BOSTON (AP) _ Shares of International Business Machines Corp. jumped Tuesday after the technology bellwether's second-quarter earnings beat Wall Street's expectations, providing evidence that Big
Tuesday, July 19th 2005, 10:45 am
By: News On 6
BOSTON (AP) _ Shares of International Business Machines Corp. jumped Tuesday after the technology bellwether's second-quarter earnings beat Wall Street's expectations, providing evidence that Big Blue has rebounded from difficulties early in the year.
Shares of IBM rose $2.34, or 2.9 percent, to $84.15 in morning trading on the New York Stock Exchange.
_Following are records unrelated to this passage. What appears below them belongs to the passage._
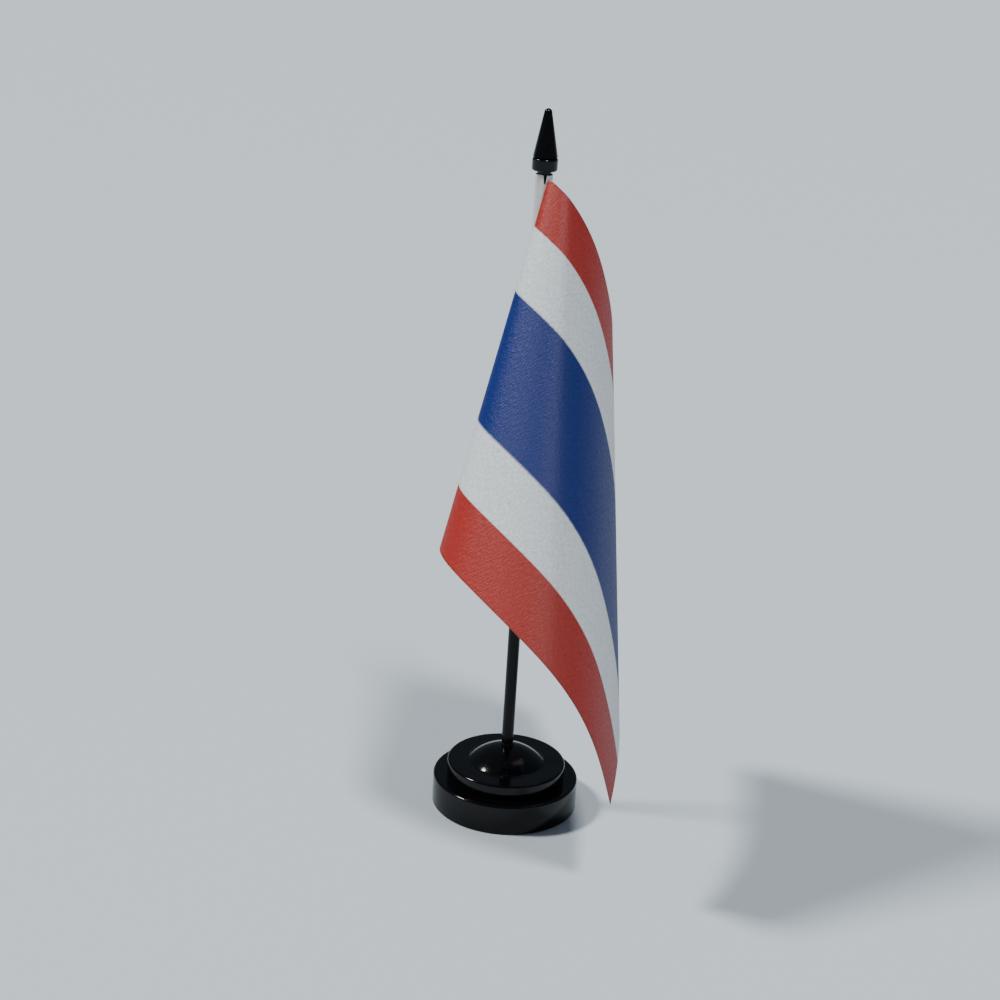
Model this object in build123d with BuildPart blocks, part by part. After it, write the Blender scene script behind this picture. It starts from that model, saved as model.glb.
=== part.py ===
"""Desk flag stand: a two-tier plastic base with a weight in it, a thin pole with a spear finial,
and a satin flag whose sleeve turns on the pole. Millimetres, +Z up, origin under the base's middle."""

from build123d import *
import math
import os

# Base, from the table upwards
base_radius = 31.3
lower_tier_top = 13.2
upper_tier_radius = 25.5
upper_tier_top = 19.8
dome_radius = 16.4
dome_rise = 6.6
wall = 2.0
rim_lift = 0.4
cavity_radius = base_radius - wall
upper_cavity_radius = upper_tier_radius - wall

# Socket in the middle of the base
pole_radius = 2.55
pole_bore = 1.55
socket_gap = 0.05
socket_radius = pole_radius + socket_gap
socket_floor = 5.0
boss_radius = 5.0

# Underside: pad, cover plate and its screws
pad_thickness = 1.2
pad_radius = 27.5
cover_thickness = 1.6
cover_radius = cavity_radius - 0.2
cover_top = pad_thickness + cover_thickness
screw_count = 3
screw_circle = 26.0
screw_radius = 1.1
screw_head_radius = 2.1
screw_length = 7.0
head_height = screw_head_radius - screw_radius
screw_gap = 0.03
post_radius = 2.5

# Weight between the cover and the top of the cavity
ballast_inner = 6.5
ballast_outer = 22.6
ballast_top = 15.5
ballast_relief = 1.0

# Pole and finial
pole_top = 276.0
neck_radius = 2.8
neck_height = 1.0
collar_radius = 5.1
collar_height = 5.0
groove_radius = 3.9
groove_height = 0.5
spear_radius = 4.95
spear_top = 301.3
spear_tip_radius = 1.6
spear_slope = math.radians(11.3)
stem_radius = 1.5
stem_length = 10.0

# Flag: cut size, the height of its top edge, and the way the cloth leaves the sleeve
flag_fly = 210.0
flag_hoist = 134.3
flag_top = 275.1
sleeve_top = 275.7
cloth_thickness = 0.8
sleeve_gap = 0.4
sleeve_wall = 0.4
sleeve_inner = pole_radius + sleeve_gap
sleeve_outer = sleeve_inner + sleeve_wall
seam_reach = 3.76
seam_angle = math.radians(-52.5)
leave_angle = math.radians(-120.6)

# The cloth is a flat sheet bent over straight fold lines that fan out from the top corner at the
# pole. A line starts at a distance along the top edge, ends at a distance along the bottom edge
# (counted on up the fly edge past the corner), and has its share of the turn in radians.
folds = [
    (0.3, 61, -3.23),
    (5.3, 98.5, -0.40),
    (15, 142, -1.19),
    (58, 198, -0.20),
    (83, 279, -0.70),
]
strips_per_fold = 8
last_step = (len(folds) - 1) * strips_per_fold


def turned(vector, axis, angle):
    """A vector turned about a unit axis."""
    return (
        vector * math.cos(angle)
        + axis.cross(vector) * math.sin(angle)
        + axis * (axis.dot(vector) * (1 - math.cos(angle)))
    )


def fold_line(step):
    """A fold line's two ends on the flat sheet (x along the fly, y down the hoist) and its turn."""
    index, part = divmod(step, strips_per_fold)
    share = part / strips_per_fold
    first, second = folds[index], folds[min(index + 1, len(folds) - 1)]
    start, end, turn = (p + (q - p) * share for p, q in zip(first, second))
    turn /= strips_per_fold
    if step in (0, last_step):
        turn /= 2
    if end <= flag_fly:
        return Vector(start, 0), Vector(end, flag_hoist), turn
    return Vector(start, 0), Vector(flag_fly, flag_hoist + flag_fly - end), turn


def hung(frame, flat):
    """Where a point of the flat sheet hangs, for the strip whose frame this is."""
    corner, along, down = frame
    return corner + along * flat.X + down * flat.Y


def closed_sheet():
    """The bent cloth as one closed solid, its panels mitred at half their thickness each side."""
    half = cloth_thickness / 2
    along = Vector(math.cos(leave_angle), math.sin(leave_angle), 0)
    seam = Vector(seam_reach * math.cos(seam_angle), seam_reach * math.sin(seam_angle), flag_top)
    frame = (seam, along, Vector(0, 0, -1))
    outward = along.cross(Vector(0, 0, -1))

    def both_sides(point, normal, reach=half):
        return point + normal * reach, point - normal * reach

    # The sheet's outline on both sides of each panel: its top corners, then its bottom corners
    tops = [both_sides(hung(frame, Vector(0, 0)), outward)]
    bottoms = [both_sides(hung(frame, Vector(0, flag_hoist)), outward)]
    panels = []
    previous_end = Vector(0, flag_hoist)
    for step in range(last_step + 1):
        start, end, angle = fold_line(step)
        foot, head = hung(frame, start), hung(frame, end)
        if previous_end.Y > flag_hoist - 0.01 and end.Y < flag_hoist - 0.01:
            bottoms.append(both_sides(hung(frame, Vector(flag_fly, flag_hoist)), outward))
        axis = (head - foot).normalized()
        mitre = turned(outward, axis, angle / 2)
        reach = half / math.cos(angle / 2)
        tops.append(both_sides(foot, mitre, reach))
        bottoms.append(both_sides(head, mitre, reach))
        panels.append((tops, bottoms))
        tops, bottoms = [tops[-1]], [bottoms[-1]]
        frame = (
            foot + turned(frame[0] - foot, axis, angle),
            turned(frame[1], axis, angle),
            turned(frame[2], axis, angle),
        )
        outward = turned(outward, axis, angle)
        previous_end = end
    tops.append(both_sides(hung(frame, Vector(flag_fly, 0)), outward))
    panels.append((tops, bottoms))

    faces = []
    for tops, bottoms in panels:
        outline = tops + bottoms[::-1]
        for side in range(2):
            faces.append(Face(Wire.make_polygon([pair[side] for pair in outline])))
        for edge in (tops, bottoms):
            for near, far in zip(edge, edge[1:]):
                faces.append(Face(Wire.make_polygon([near[0], far[0], near[1]])))
                faces.append(Face(Wire.make_polygon([far[0], far[1], near[1]])))
    hoist_top, hoist_bottom = panels[0][0][0], panels[0][1][0]
    fly_top, fly_end = panels[-1][0][-1], panels[-1][1][-1]
    for top, bottom in ((hoist_top, hoist_bottom), (fly_top, fly_end)):
        faces.append(Face(Wire.make_polygon([top[0], bottom[0], top[1]])))
        faces.append(Face(Wire.make_polygon([bottom[0], bottom[1], top[1]])))
    return Solid(Shell(faces))


os.makedirs("parts", exist_ok=True)

dome_sphere = (dome_radius**2 + dome_rise**2) / (2 * dome_rise)
dome_top = upper_tier_top + dome_rise

# Base moulding: both tiers, the dome, the socket boss and the screw posts, open underneath
with BuildPart() as base_shell:
    with BuildSketch(Plane.XZ):
        with BuildLine():
            Polyline(
                (0, dome_top),
                (0, 0.0),
                (base_radius, 0.0),
                (base_radius, lower_tier_top),
                (upper_tier_radius, lower_tier_top),
                (upper_tier_radius, upper_tier_top),
                (dome_radius, upper_tier_top),
            )
            RadiusArc((dome_radius, upper_tier_top), (0, dome_top), -dome_sphere)
        make_face()
    revolve(axis=Axis.Z)
    rims = base_shell.edges().filter_by(GeomType.CIRCLE)
    fillet(rims.filter_by(lambda e: abs(e.radius - base_radius) < 0.01 and e.center().Z > 1), 1.0)
    fillet(rims.filter_by(lambda e: abs(e.radius - upper_tier_radius) < 0.01 and e.center().Z > 15), 1.0)
    fillet(rims.filter_by(lambda e: abs(e.radius - dome_radius) < 0.01 and e.center().Z > 15), 1.2)
    with BuildSketch(Plane.XZ):
        with BuildLine():
            Polyline(
                (boss_radius, -1),
                (cavity_radius, -1),
                (cavity_radius, lower_tier_top - wall),
                (upper_cavity_radius, lower_tier_top - wall),
                (upper_cavity_radius, upper_tier_top - wall),
                (boss_radius, upper_tier_top - wall),
                close=True,
            )
        make_face()
    revolve(axis=Axis.Z, mode=Mode.SUBTRACT)
    with BuildSketch(Plane.XY.offset(cover_top)):
        with PolarLocations(screw_circle, screw_count, start_angle=90):
            Circle(post_radius)
    extrude(amount=lower_tier_top - wall / 2 - cover_top)
    with BuildSketch():
        Circle(base_radius + 1)
    extrude(amount=rim_lift, mode=Mode.SUBTRACT)
    with BuildSketch():
        Circle(boss_radius + 0.5)
    extrude(amount=cover_top, mode=Mode.SUBTRACT)
    with BuildSketch(Plane.XY.offset(socket_floor)):
        Circle(socket_radius)
    extrude(amount=dome_top, mode=Mode.SUBTRACT)
    with BuildSketch(Plane.XY.offset(cover_top)):
        with PolarLocations(screw_circle, screw_count, start_angle=90):
            Circle(screw_radius + screw_gap)
    extrude(amount=screw_length, mode=Mode.SUBTRACT)
base_shell.part.label = "base_shell"
export_step(base_shell.part, "parts/base_shell.step")

# Cast ring that weighs the base down, with a relieved top edge
with BuildPart() as ballast_ring:
    with BuildSketch(Plane.XY.offset(cover_top)):
        Circle(ballast_outer)
        Circle(ballast_inner, mode=Mode.SUBTRACT)
    extrude(amount=ballast_top - cover_top)
    chamfer(ballast_ring.edges().group_by(Axis.Z)[-1], ballast_relief)
ballast_ring.part.label = "ballast_ring"
export_step(ballast_ring.part, "parts/ballast_ring.step")

# Plate that closes the underside
with BuildPart() as bottom_cover:
    with BuildSketch(Plane.XY.offset(pad_thickness)):
        Circle(cover_radius)
    extrude(amount=cover_thickness)
    with PolarLocations(screw_circle, screw_count, start_angle=90):
        with Locations((0, 0, pad_thickness + head_height / 2)):
            Cone(screw_head_radius + 0.1, screw_radius + 0.1, head_height, mode=Mode.SUBTRACT)
        with Locations((0, 0, pad_thickness + cover_thickness / 2)):
            Cylinder(screw_radius + 0.1, cover_thickness, mode=Mode.SUBTRACT)
bottom_cover.part.label = "bottom_cover"
export_step(bottom_cover.part, "parts/bottom_cover.step")

# Countersunk screws through the cover into the posts
with BuildPart() as cover_screws:
    with PolarLocations(screw_circle, screw_count, start_angle=90):
        with Locations((0, 0, pad_thickness + head_height / 2)):
            Cone(screw_head_radius, screw_radius, head_height)
        with Locations((0, 0, pad_thickness + screw_length / 2)):
            Cylinder(screw_radius, screw_length)
        with Locations((0, 0, pad_thickness)):
            Box(0.5, 2.2, 1.2, mode=Mode.SUBTRACT)
            Box(2.2, 0.5, 1.2, mode=Mode.SUBTRACT)
cover_screws.part.label = "cover_screws"
export_step(cover_screws.part, "parts/cover_screws.step")

# Foam pad stuck under the cover, the face the stand rests on
with BuildPart() as grip_pad:
    with BuildSketch():
        Circle(pad_radius)
    extrude(amount=pad_thickness)
grip_pad.part.label = "grip_pad"
export_step(grip_pad.part, "parts/grip_pad.step")

# Thin tube pole, pushed into the socket
with BuildPart() as pole:
    with BuildSketch(Plane.XY.offset(socket_floor)):
        Circle(pole_radius)
        Circle(pole_bore, mode=Mode.SUBTRACT)
    extrude(amount=pole_top - socket_floor)
    chamfer(pole.edges().group_by(Axis.Z)[0], 0.3)
pole.part.label = "pole"
export_step(pole.part, "parts/pole.step")

# Spear finial: stem in the pole's bore, neck, collar, groove and cone with a round tip
collar_bottom = pole_top + neck_height
collar_top = collar_bottom + collar_height
spear_bottom = collar_top + groove_height
tip_height = spear_top - spear_tip_radius * (1 - math.sin(spear_slope))
tip_radius = spear_tip_radius * math.cos(spear_slope)
with BuildPart() as finial:
    with BuildSketch(Plane.XZ):
        with BuildLine():
            Polyline(
                (0, spear_top),
                (0, pole_top - stem_length),
                (stem_radius, pole_top - stem_length),
                (stem_radius, pole_top),
                (neck_radius, pole_top),
                (neck_radius, collar_bottom),
                (collar_radius, collar_bottom),
                (collar_radius, collar_top),
                (groove_radius, collar_top + groove_height / 2),
                (spear_radius, spear_bottom),
                (tip_radius, tip_height),
            )
            RadiusArc((tip_radius, tip_height), (0, spear_top), -spear_tip_radius)
        make_face()
    revolve(axis=Axis.Z)
    collar_rims = finial.edges().filter_by(GeomType.CIRCLE)
    fillet(collar_rims.filter_by(lambda e: abs(e.radius - collar_radius) < 0.01), 0.9)
finial.part.label = "finial"
export_step(finial.part, "parts/finial.step")

# Sleeve sewn round the pole, reaching a little above the cloth that is stitched to it
with BuildPart() as hoist_sleeve:
    with BuildSketch(Plane.XY.offset(flag_top - flag_hoist)):
        Circle(sleeve_outer)
        Circle(sleeve_inner, mode=Mode.SUBTRACT)
    extrude(amount=sleeve_top - flag_top + flag_hoist)
hoist_sleeve.part.label = "hoist_sleeve"
export_step(hoist_sleeve.part, "parts/hoist_sleeve.step")

# Flag cloth: one sheet that keeps its flat size, hanging in a fan of folds from its top corner
with BuildPart() as flag_cloth:
    add(closed_sheet())
flag_cloth.part.label = "flag_cloth"
export_step(flag_cloth.part, "parts/flag_cloth.step")
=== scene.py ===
import math

import bpy
from mathutils import Matrix, Vector


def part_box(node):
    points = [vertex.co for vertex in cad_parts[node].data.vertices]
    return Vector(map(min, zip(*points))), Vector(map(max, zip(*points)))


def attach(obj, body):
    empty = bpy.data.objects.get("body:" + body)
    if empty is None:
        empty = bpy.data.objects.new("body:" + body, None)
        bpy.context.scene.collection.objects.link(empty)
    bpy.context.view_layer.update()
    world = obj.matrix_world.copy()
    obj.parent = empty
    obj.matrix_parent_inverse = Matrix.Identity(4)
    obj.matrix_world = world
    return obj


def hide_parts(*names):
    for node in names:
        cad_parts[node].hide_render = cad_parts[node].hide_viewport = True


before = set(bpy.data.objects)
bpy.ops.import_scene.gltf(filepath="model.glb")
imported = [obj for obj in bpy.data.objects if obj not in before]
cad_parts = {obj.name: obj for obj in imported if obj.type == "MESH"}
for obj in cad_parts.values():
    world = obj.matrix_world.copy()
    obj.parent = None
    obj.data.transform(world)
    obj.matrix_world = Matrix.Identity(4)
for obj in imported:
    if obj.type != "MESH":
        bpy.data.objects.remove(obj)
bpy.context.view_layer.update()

MM = 0.001

# Camera ----------------------------------------------------------------------------------------
# A long lens looking down on the stand from in front, held a little off level.

camera_place = Vector((0.0, -0.792, 0.427))
camera_pan = math.radians(-0.69)
camera_tilt = math.radians(19.98)
camera_roll = math.radians(3.49)

bpy.ops.object.camera_add(location=camera_place)
camera = bpy.context.object
camera.name = "studio_camera"
camera.data.sensor_width = 36.0
camera.data.lens = 73.26
camera.data.clip_start = 0.01
aim = Matrix.Rotation(-camera_pan, 4, "Z") @ Matrix.Rotation(math.pi / 2 - camera_tilt, 4, "X")
camera.matrix_world = Matrix.Translation(camera_place) @ aim @ Matrix.Rotation(camera_roll, 4, "Z")
bpy.context.scene.camera = camera

# Floor and light -------------------------------------------------------------------------------
# A wide sheet of pale card under the stand, with a big far key light high on the left and a dimmer
# one high in front on the right. Both light the card evenly and leave soft shadows.


def new_material(name):
    """A node material with its shader, ready for its colour and bump."""
    made = bpy.data.materials.new(name)
    made.use_nodes = True
    nodes = made.node_tree.nodes
    nodes.clear()
    shader = nodes.new("ShaderNodeBsdfPrincipled")
    output = nodes.new("ShaderNodeOutputMaterial")
    made.node_tree.links.new(shader.outputs["BSDF"], output.inputs["Surface"])
    return made, made.node_tree, shader


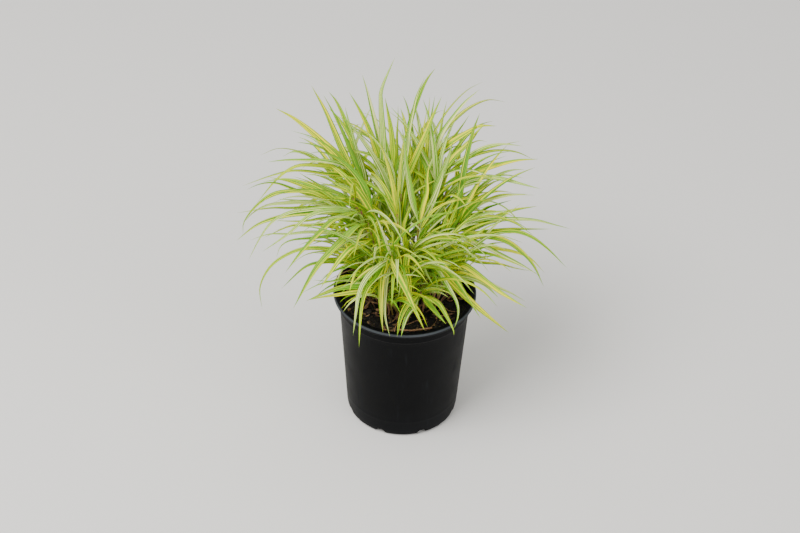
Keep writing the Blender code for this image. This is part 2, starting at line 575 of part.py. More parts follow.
def grow_blade(paths, width, facing, twist, own, others):
    """The first of the paths on which the blade clears other stems and, if it can, its own stem's blades."""
    fallback = None
    for path in paths:
        if min(point[2] for point in path) < 0.02:
            continue
        if not clear_of(blade_solid(path, width, facing, twist, BLADE_GAP), others):
            continue
        solid = blade_solid(path, width, facing, twist)
        outer = (solid[0], [face for face in solid[1] if min(face) > 2])
        if clear_of(outer, own):
            return solid
        fallback = fallback or solid
    return fallback


def crown_spots(taken):
    """Feet of the grown stems: an even spiral over the crown that leaves out spots near picked feet."""
    spots = []
    for i in range(CROWN_SPOTS):
        radius = CROWN_RADIUS * math.sqrt((i + 0.5) / CROWN_SPOTS)
        angle = i * math.pi * (3 - math.sqrt(5))
        spot = np.array([radius * math.cos(angle), radius * math.sin(angle)])
        if all(np.hypot(*(spot - other)) > LEAST_SPACING for other in taken + spots):
            spots.append(spot)
    return spots


def fused(stem_parts):
    """Joins each stem's culm and blades into one body by a Boolean union on a collection."""
    waiting = []
    for name, culm, blades, finishes in stem_parts:
        host = placed(name, *culm, finishes["culm"])
        group = bpy.data.collections.new(name + "_blades")
        bpy.context.scene.collection.children.link(group)
        for i, (solid, tone) in enumerate(blades):
            blade = placed(f"{name}_blade_{i}", *solid, finishes[tone])
            bpy.context.scene.collection.objects.unlink(blade)
            group.objects.link(blade)
        union = host.modifiers.new("blades", "BOOLEAN")
        union.operation = "UNION"
        union.operand_type = "COLLECTION"
        union.collection = group
        union.material_mode = "TRANSFER"
        waiting.append((host, group))
    bpy.context.view_layer.update()
    graph = bpy.context.evaluated_depsgraph_get()
    for host, group in waiting:
        joined = bpy.data.meshes.new_from_object(host.evaluated_get(graph))
        host.modifiers.clear()
        host.data = joined
        for blade in list(group.objects):
            bpy.data.objects.remove(blade)
        bpy.data.collections.remove(group)


def main():
    clear_scene()
    rng = np.random.default_rng(SEED)
    finishes = {tone: finish_of(f"{tone}_blade", colour, 0.5) for tone, colour in TONES.items()}
    finishes["culm"] = finish_of("culm", CULM_COLOUR, 0.55)
    pot = make_pot()
    pot_tree = tree_of(([vertex.co for vertex in pot.data.vertices],
                        [tuple(polygon.vertices) for polygon in pot.data.polygons]))

    culms = {}
    culm_trees = {}
    for stem in PICKED:
        centres = picked_culm(stem, list(culm_trees.values()))
        if centres is None:
            raise RuntimeError(f"{stem.name} has no clear way up")
        culms[stem.name] = (centres, stem.foot)
        culm_trees[stem.name] = tree_of(culm_solid(centres))
    taken = [np.array(stem.foot) * MM for stem in PICKED]
    grown = {}
    for i, foot in enumerate(crown_spots(taken)):
        name = f"stem_grown_{i + 1:02d}"
        found = grown_culm(rng, foot, list(culm_trees.values()))
        if found is None:
            continue
        grown[name] = (foot, *found)
        culm_trees[name] = tree_of(culm_solid(found[0]))
    feet = [np.array(foot) * MM for _, foot in culms.values()] + [foot for foot, *_ in grown.values()]
    mix_tree = tree_of(make_mix(feet))

    parts = []
    blade_trees = []
    for stem in PICKED:
        centres = culms[stem.name][0]
        others = [tree for name, tree in culm_trees.items() if name != stem.name]
        others += blade_trees + [pot_tree, mix_tree]
        own = []
        blades = []
        for blade in stem.blades:
            solid = grow_blade(picked_paths(blade, centres), blade.width * MM, FACING, 0.0, own, others)
            if solid is not None:
                own.append(tree_of(solid))
                blades.append((solid, blade.tone))
        blade_trees += own
        parts.append((stem.name, culm_solid(centres), blades, finishes))
    for name, (foot, centres, heading, behind) in grown.items():
        others = [tree for other, tree in culm_trees.items() if other != name]
        others += blade_trees + [pot_tree, mix_tree]
        own = []
        blades = []
        for k, at in enumerate((1.0, 0.9, 0.8, 0.68, 0.55, 0.42)):
            tone = rng.choice(sorted(TONES), p=(0.2, 0.2, 0.32, 0.28))
            width = rng.uniform(0.0065, 0.0095) if behind else rng.uniform(0.0045, 0.0065)
            facing = unit(np.array([0.4 * math.cos(heading), 0.4 * math.sin(heading), 1.0]))
            twist = rng.uniform(-0.6, 0.6)
            side = 1 if k % 2 else -1
            paths = grown_paths(rng, centres, heading, behind, at, side)
            solid = grow_blade(paths, width, facing, twist, own, others)
            if solid is not None:
                own.append(tree_of(solid))
                blades.append((solid, tone))
        blade_trees += own
        parts.append((name, culm_solid(centres), blades, finishes))
    fused(parts)


main()
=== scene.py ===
"""Looks of a variegated forest grass in its black nursery pot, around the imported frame.

Each leafy stem of the frame is replaced by a finer one that repeats its rule: the same picked pixels, the
same seeded draws and the same tests for a clear way, with folded, striped blades, jointed culms and small
leaves between the big ones.
The pot, the crumbly mix and what lies on it are surfaces over two parameters, worked out as whole arrays.
Metres, +Z up, the origin under the pot's axis; the viewer is at -Y.
"""

import math
from collections import namedtuple

import bpy
import numpy as np
from mathutils import Matrix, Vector
from mathutils.bvhtree import BVHTree


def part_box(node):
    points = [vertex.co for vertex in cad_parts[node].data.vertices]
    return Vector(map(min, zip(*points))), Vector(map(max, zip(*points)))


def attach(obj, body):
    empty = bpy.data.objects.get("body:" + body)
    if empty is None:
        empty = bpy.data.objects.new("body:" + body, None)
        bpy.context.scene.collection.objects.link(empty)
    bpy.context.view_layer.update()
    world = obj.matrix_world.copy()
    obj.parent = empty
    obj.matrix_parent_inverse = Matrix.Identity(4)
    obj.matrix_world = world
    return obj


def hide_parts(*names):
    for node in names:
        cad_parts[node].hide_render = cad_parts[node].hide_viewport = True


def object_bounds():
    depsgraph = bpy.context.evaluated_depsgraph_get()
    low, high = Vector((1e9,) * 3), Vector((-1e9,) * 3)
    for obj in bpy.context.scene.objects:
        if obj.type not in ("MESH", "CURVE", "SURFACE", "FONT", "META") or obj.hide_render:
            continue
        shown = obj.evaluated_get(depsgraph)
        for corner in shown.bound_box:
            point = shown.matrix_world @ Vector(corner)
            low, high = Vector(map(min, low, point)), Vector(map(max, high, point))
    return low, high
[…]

The company released its earnings report after financial markets closed Monday.
``IBM returned to form in this quarter,'' Chairman and CEO Sam Palmisano said in a statement.
IBM on Monday said that for the quarter ended June 30, net profit was $1.83 billion, or $1.12 per share, compared with $1.74 billion, or $1.01 per share, in the previous year.
Second-quarter revenue was $22.27 billion, down 4 percent from $23.10 billion a year ago.
However, those comparisons are skewed because the sale of IBM's personal computer division to China's Lenovo Group Ltd. closed on May 1, with two months to go in the quarter.
Looking only at continuing operations, IBM showed a profit of $1.85 billion, $1.14 per share. And without the one month of sales in the PC business, IBM's revenue would have been about $21.70 billion.
Analysts surveyed by Thomson Financial had forecast earnings of $1.03 per share on revenue of $21.96 billion.
IBM's report was highly anticipated because IBM's first-quarter earnings of 84 cents per share, or 85 cents on a recurring basis, were short of the 90 cents in analysts' forecasts.
At the time, some analysts said the gap would have been even bigger had IBM not misled Wall Street about the effect of expensing employee stock options. IBM denied wrongdoing; the Securities and Exchange Commission is investigating.
One of the weak spots blamed for the first-quarter results was the tech-services division, which provides more than half of revenue. In the second quarter, however, services revenue increased 6 percent, or 4 percent without currency fluctuations. Gross profit margins in the segment also improved, to 26.1 percent from 24.4 percent a year ago.
Services contracts signed in the quarter, another closely watched figure, increased to $15 billion, ending what IBM's chief financial officer, Mark Loughridge, said were six consecutive quarters of declines. Loughridge said IBM had not offered ``extraordinary'' price breaks or other incentives to win the business and overcome the soft first quarter.
Software revenue increased 10 percent, 7 percent without currency shifts. The hardware business, now shorn of the low-margin PC line, saw non-PC revenue increase 5 percent, or 4 percent without changes in the value of the dollar.
``Not only has their business bounced back, which was expected, but above and beyond that, they appear to be doing a better job executing, and demand seems to be improving in some areas of their business,'' said analyst Richard Petersen of Pacific Crest Securities.
The second-quarter figures included three big one-time events. IBM showed a gain of $1.1 billion from the Lenovo sale and a $775 million boost from an antitrust settlement with Microsoft Corp. Those were nearly canceled by a $1.7 billion charge to account for IBM's elimination of up to 14,500 jobs, primarily in Europe.
The company earlier had said the job cuts would top out at around 13,000. Loughridge said about half the affected people already have left the company.
In the first half of 2005, IBM earned $3.23 billion, $1.96 per share, on revenue of $45.18 billion. The comparable figures for 2004 were net income of $3.10 billion, $1.80 per share, and revenue of $45.27 billion.
Loughridge said analysts' forecasts for the rest of this year ``remain reasonable,'' though he said second-half revenue could be hurt if the dollar continues to strengthen against the euro. Strength in the U.S. currency can make it harder for U.S. exporters to compete in foreign markets, and it lowers the dollar value of deals in other currencies.
IBM might also face a one-time tax charge of about $450 million if it takes advantage of a 2004 law that would let the company repatriate income earned overseas. IBM had said it would repatriate about $8 billion, but Loughridge said the company hoped to increase that to $9 billion.